Groß A, Beulertz G, Marr I, Kubinski DJ, Visser JH, Moos R - Sensors (Basel) (2012)

Bottom Line: Experimental results are presented demonstrating the sensor's integrating properties for the total amount detection and its sensitivity to both NO and to NO(2).The long-term detection of NO(x) in the sub-ppm range (e.g., for air quality measurements) is discussed.Additionally, a self-adaption of the measurement range taking advantage of the temperature dependency of the sensitivity is addressed.

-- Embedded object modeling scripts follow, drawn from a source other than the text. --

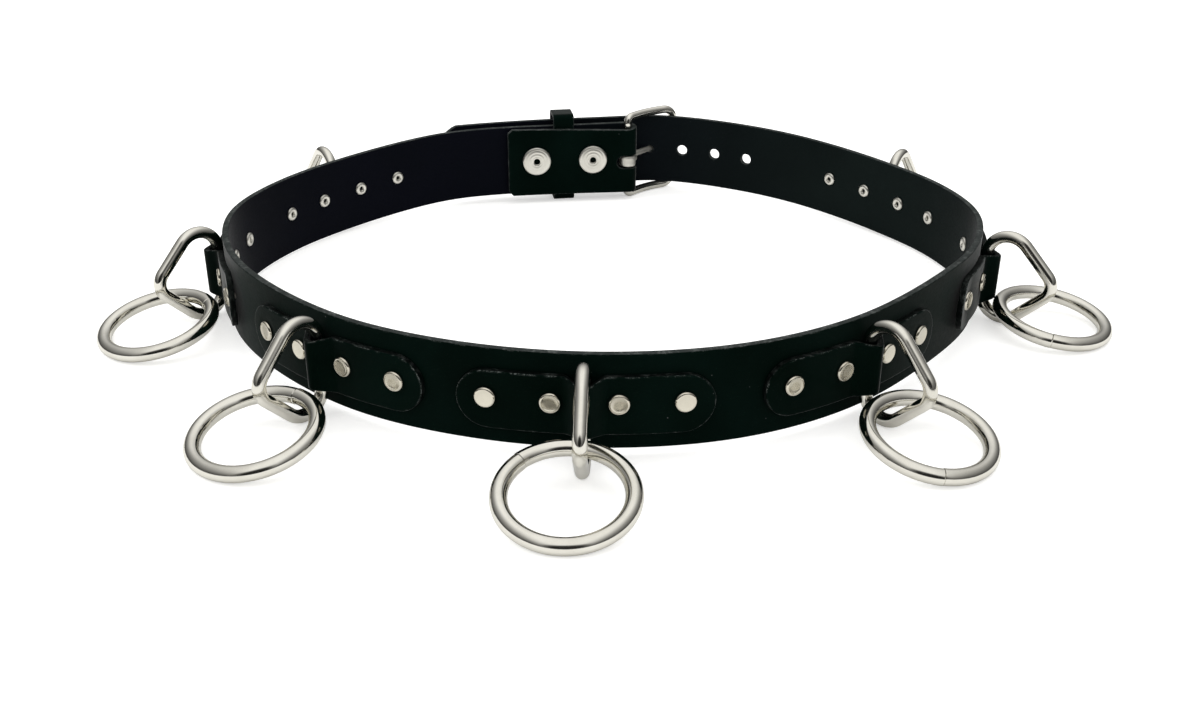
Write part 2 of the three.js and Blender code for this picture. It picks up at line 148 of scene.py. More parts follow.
LINE = softened(at_lengths(GRID, RAW_AT, RAW))
ALONG = np.gradient(LINE, axis=0)
ALONG[:, 2] = 0
ALONG = unit(ALONG)


def on_route(distance):
    """Middle line at the height of the strap's lower edge, along it, and out of it."""
    distance = np.asarray(distance, float)
    point = at_lengths(distance, GRID, LINE)
    along = unit(at_lengths(distance, GRID, ALONG))
    out = np.stack([-along[..., 1], along[..., 0], 0 * along[..., 0]], -1)
    return point, along, out


FOLD_RADIUS = FRAME["wire"] / 2 + GAP + THICK / 2
BEND = math.pi * FOLD_RADIUS
WHOLE = LENGTH + BEND + FOLD_LENGTH
HEEL, _, HEEL_OUT = on_route(LENGTH)
BAR = HEEL - HEEL_OUT * FOLD_RADIUS


def fold_offset(from_bar):
    """How far the middle line of the folded end lies inside that of the strap beside it."""
    share = np.clip(from_bar / FOLD_LENGTH, 0, 1)
    return 2 * FOLD_RADIUS + (THICK + FOLD_END_GAP - 2 * FOLD_RADIUS) * share


def on_strap(distance):
    """Middle line and the way out of it, carried on round the heel bar and back inside."""
    distance = np.asarray(distance, float)
    point, _, out = on_route(np.minimum(distance, LENGTH))
    turn = np.clip((distance - LENGTH) / FOLD_RADIUS, 0, math.pi)
    x, y, _ = HEEL_OUT
    c, s = np.cos(turn), np.sin(turn)
    turned = np.stack([c * x + s * y, c * y - s * x, 0 * turn], -1)
    past = (distance > LENGTH)[..., None]
    point = np.where(past, BAR + turned * FOLD_RADIUS, point)
    out = np.where(past, turned, out)
    from_bar = distance - LENGTH - BEND
    beside, _, side = on_route(LENGTH - np.maximum(from_bar, 0))
    back = beside - side * fold_offset(from_bar)[..., None]
    back[..., 2] = HEEL[2]
    folded = (from_bar >= 0)[..., None]
    return np.where(folded, back, point), np.where(folded, -side, out)


EVEN_AT = np.linspace(0, LENGTH, FRONT_POINTS)
EVEN = at_lengths(EVEN_AT, RAW_AT, RAW)
FRONT_AT = EVEN_AT[np.argmin(np.hypot(*(EVEN[:, :2] - FRONT).T))]


def basis(distance, height, outwards, absolute=False):
    """Origin and axes (along, out, up) at a place on the strap."""
    point, along, out = on_route(distance)
    origin = point + out * outwards
    origin[2] = height if absolute else point[2] + height
    return origin, np.stack([along, out, UP])


def placed(local, place):
    """Points given along a place's own axes, in the belt's plan."""
    origin, axes = place
    return origin + np.asarray(local) @ axes


# Meshes

# Merge distances: metres in a finished mesh, millimetres in a scratch one
MERGE, DEGENERATE = 1e-7, 1e-8
SCRATCH_MERGE = 1e-4
# Which leather a face shows
ON_GRAIN, ON_FLESH, ON_CUT = range(3)


def linked(name, data):
    obj = bpy.data.objects.new(name, data)
    bpy.context.scene.collection.objects.link(obj)
    return obj


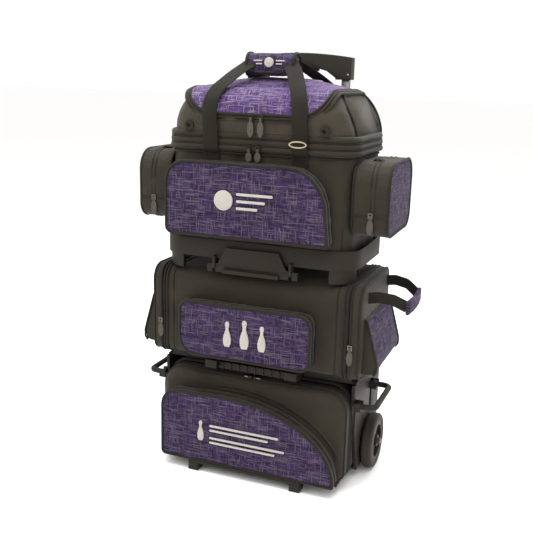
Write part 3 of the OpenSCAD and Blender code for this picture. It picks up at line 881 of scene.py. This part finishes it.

View Article: PubMed Central - PubMed

Affiliation: Department of Functional Materials, Bayreuth Engine Research Center (BERC), University of Bayreuth, 95440 Bayreuth, Germany.

ABSTRACT
The accumulating-type (or integrating-type) NO(x) sensor principle offers two operation modes to measure low levels of NO(x): The direct signal gives the total amount dosed over a time interval and its derivative the instantaneous concentration. With a linear sensor response, no baseline drift, and both response times and recovery times in the range of the gas exchange time of the test bench (5 to 7 s), the integrating sensor is well suited to reliably detect low levels of NO(x). Experimental results are presented demonstrating the sensor's integrating properties for the total amount detection and its sensitivity to both NO and to NO(2). We also show the correlation between the derivative of the sensor signal and the known gas concentration. The long-term detection of NO(x) in the sub-ppm range (e.g., for air quality measurements) is discussed. Additionally, a self-adaption of the measurement range taking advantage of the temperature dependency of the sensitivity is addressed.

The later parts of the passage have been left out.